Is that even possible? Have we done it before?
The transition strategy we need is definitely unprecedented, just like everything else these days, it seems.
While the term “just transition” is not a new one, the successful examples of just transitions that have occurred have not been at the scale and pace now required in Canada and around the world. Many industrial transitions have occurred in Canada, from the forestry industry to cod fisheries. Many have been accompanied by job loss and hardship – which is exactly what will happen again if we don’t make developing a smart, people-driven plan a priority. Others have been more successful, but have been local or sector specific, such as the coal transition in Ontario and other countries like Germany and Spain.
This transition plan will have to be a national undertaking. So, when you hear the term ‘just transition’, remember it will neither foster trust nor results if it is not backed by a substantial strategy that directly comes from workers and communities.

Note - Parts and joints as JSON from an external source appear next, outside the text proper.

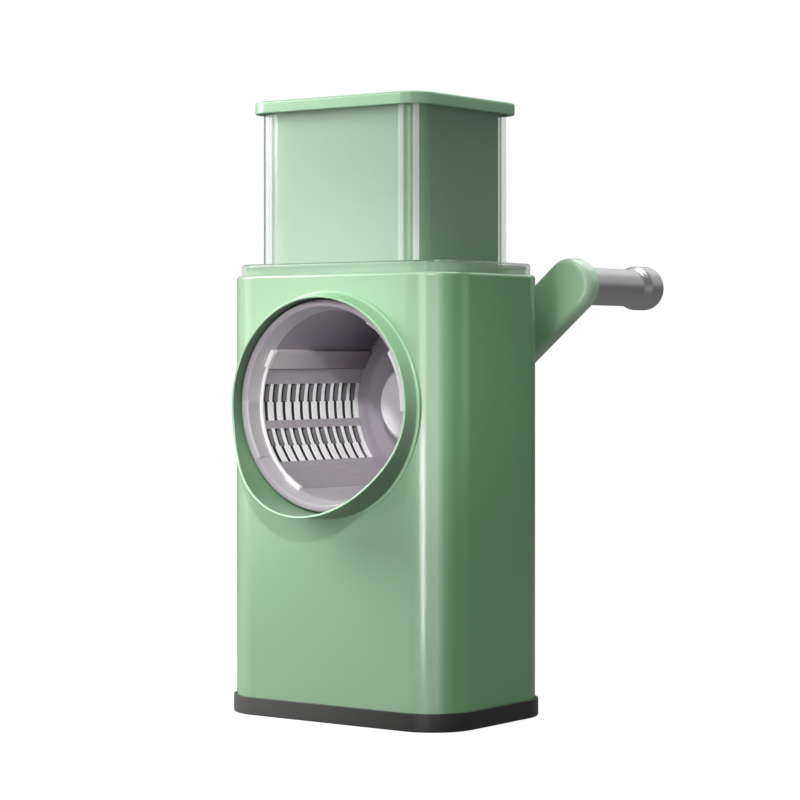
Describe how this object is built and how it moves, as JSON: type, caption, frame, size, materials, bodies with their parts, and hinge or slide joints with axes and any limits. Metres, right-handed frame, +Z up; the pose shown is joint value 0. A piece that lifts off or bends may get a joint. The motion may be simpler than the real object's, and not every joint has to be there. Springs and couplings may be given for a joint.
{
  "type": "rotary vegetable cutter",
  "caption": "Hand-cranked drum vegetable cutter: upright housing with a round outlet, slotted drum, clear hopper, sliding pusher and rear crank with a turning grip.",
  "frame": {"origin": "centre of the base underside", "axes": "+Z up, the outlet faces -Y, the crank is at +Y, +X is to the right seen from the outlet"},
  "size_m": [0.1467, 0.1995, 0.2898],
  "materials": {
    "housing_green": "gloss sage green moulding",
    "hopper_clear": "clear polished",
    "boot_black": "satin black",
    "plate_black": "matte black",
    "drum_grey": "satin light grey moulding",
    "sheet_steel": "fine brushed stainless sheet",
    "screw_steel": "plain bright steel",
    "bearing_white": "low-friction white plastic",
    "grip_silver": "satin silver grey"
  },
  "bodies": {
    "stand": {"base_boot": "boot_black", "base_plate": "plate_black", "base_screws": "screw_steel", "housing": "housing_green", "drum_sleeve": "housing_green", "sleeve_screws": "screw_steel", "shaft_bushing": "bearing_white", "hopper": "hopper_clear", "thrust_washer": "bearing_white"},
    "rotor": {"drum_frame": "drum_grey", "cutting_sheets": "sheet_steel", "drum_back": "drum_grey", "drive_shaft": "screw_steel", "shaft_clip": "screw_steel", "crank_arm": "housing_green", "arm_screw": "screw_steel", "arm_cap": "housing_green", "grip_pin": "screw_steel", "grip_washer": "bearing_white"},
    "grip": {"handle_grip": "grip_silver", "grip_end_cap": "grip_silver"},
    "pusher": {"pusher_block": "housing_green", "pusher_cap": "housing_green"}
  },
  "joints": [
    {"name": "crank_spin", "type": "hinge", "parent": "stand", "child": "rotor", "pos_m": [0, 0, 0.1465], "axis": [0, 1, 0], "continuous": true},
    {"name": "grip_spin", "type": "hinge", "parent": "rotor", "child": "grip", "pos_m": [0.06621, 0, 0.20325], "axis": [0, 1, 0], "continuous": true},
    {"name": "pusher_slide", "type": "slide", "parent": "stand", "child": "pusher", "axis": [0, 0, 1], "range_m": [0, 0.075]}
  ]
}
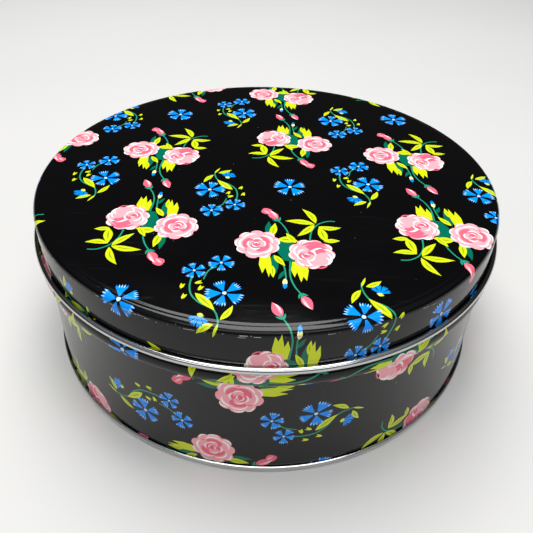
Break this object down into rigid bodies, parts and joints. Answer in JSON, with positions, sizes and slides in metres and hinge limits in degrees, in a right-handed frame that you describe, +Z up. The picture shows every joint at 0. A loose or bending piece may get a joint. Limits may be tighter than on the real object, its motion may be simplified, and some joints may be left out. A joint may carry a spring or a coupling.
{
  "type": "round printed tin with lid",
  "caption": "Round shallow tin of printed tinplate with a lift-off lid, a curled lid edge, a stop ridge round the body and a folded base bead.",
  "frame": {"origin": "centre of the ring that the tin stands on, at floor height", "axes": "+Z up along the tin's axis; -Y is the front, with the lock seam at the back on +Y; +X to the right"},
  "size_m": [0.2, 0.2, 0.072],
  "materials": {
    "printed_tinplate": "gloss black lithographed ground with roses, cornflowers and leaves, varnished",
    "bare_tinplate": "bare bright tinplate, lightly dulled"
  },
  "bodies": {
    "tin_body": {"body_wall": "printed_tinplate", "base_end": "bare_tinplate"},
    "lid_body": {"lid": "printed_tinplate"}
  },
  "joints": [
    {"name": "lid_lift", "type": "slide", "parent": "tin_body", "child": "lid_body", "axis": [0, 0, 1], "range_m": [0, 0.08]}
  ]
}
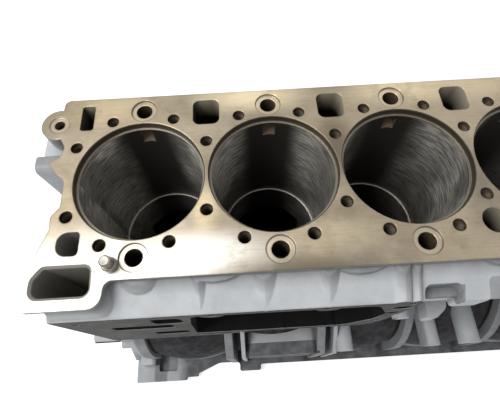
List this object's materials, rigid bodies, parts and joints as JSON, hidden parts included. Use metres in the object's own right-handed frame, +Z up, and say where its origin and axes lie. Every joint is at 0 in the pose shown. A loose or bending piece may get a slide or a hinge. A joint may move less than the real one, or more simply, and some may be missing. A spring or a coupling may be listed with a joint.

A recent poll shows Canadians are ready and enthusiastic about a just transition, but they need to feel valued and supported by their elected representatives.
How can we make this great idea a reality?
Those most affected by the energy transition and the climate crisis, from workers to neighbouring communities, should be the ones to design the transition strategy. Together, they should aim at decarbonizing Canada’s economy and make it more equitable, more regenerative and more circular.
If the transition strategy is to be fair and long-lasting, the table should include,
- those who will have to start new jobs or start an early retirement, such as fossil fuel workers,
- those who will see their current job change, such as automobile workers,
- those whose professional lives will be affected by climate disruption, such as farmers, postal workers, and healthcare workers,
- community leaders who want to contribute to economic development and the energy transition away from fossil fuels
Additionally, Indigenous peoples, as workers, affected communities and sovereign nations on these lands, must be given decision-making powers. Others historically excluded from high paying, dignified jobs, such as racialized communities, disabled folks, women and many others living at the intersection of these identities, will be invited in. Finally, regional interests and concerns will be taken into account early on, and region-specific strategies will be designed.
Isn’t Canada already on the right track?
The government just announced consultations, a piece of legislation, and an advisory body – these are all good ideas. However, many in the labour movement and in the most affected communities are concerned that the government will put the cart before the horse.
Before settling on a piece of legislation, Canada must:
- Align the timing of the transition for workers with a managed phase out of the fossil fuel industry itself. There can be no ‘just’ transition if there is no planned transition.
- Get ready to spend. Conversations and meetings are futile if they are not backed by funding, and only when numbers are announced will we be able to truly evaluate Canada’s transition plan.
- Ensure collaboration and transparency in said collaboration between the various Ministries involved, from Natural Resources to Labour and Crown-Indigenous relations.
- Coordinate conversations between Provinces and the Federal government early on.
- Include in every piece of climate legislation provisions related to the transition for workers of the impacted sectors.
Canada’s economic transition must be approached as a coherent, large-scale, transformational strategy, that simultaneously rights past wrongs, avoids creating new harm, and enables us to achieve our economic and environmental goals. This will be no easy feat, but we have bright minds and many willing folks on our side. We are only lacking true leadership.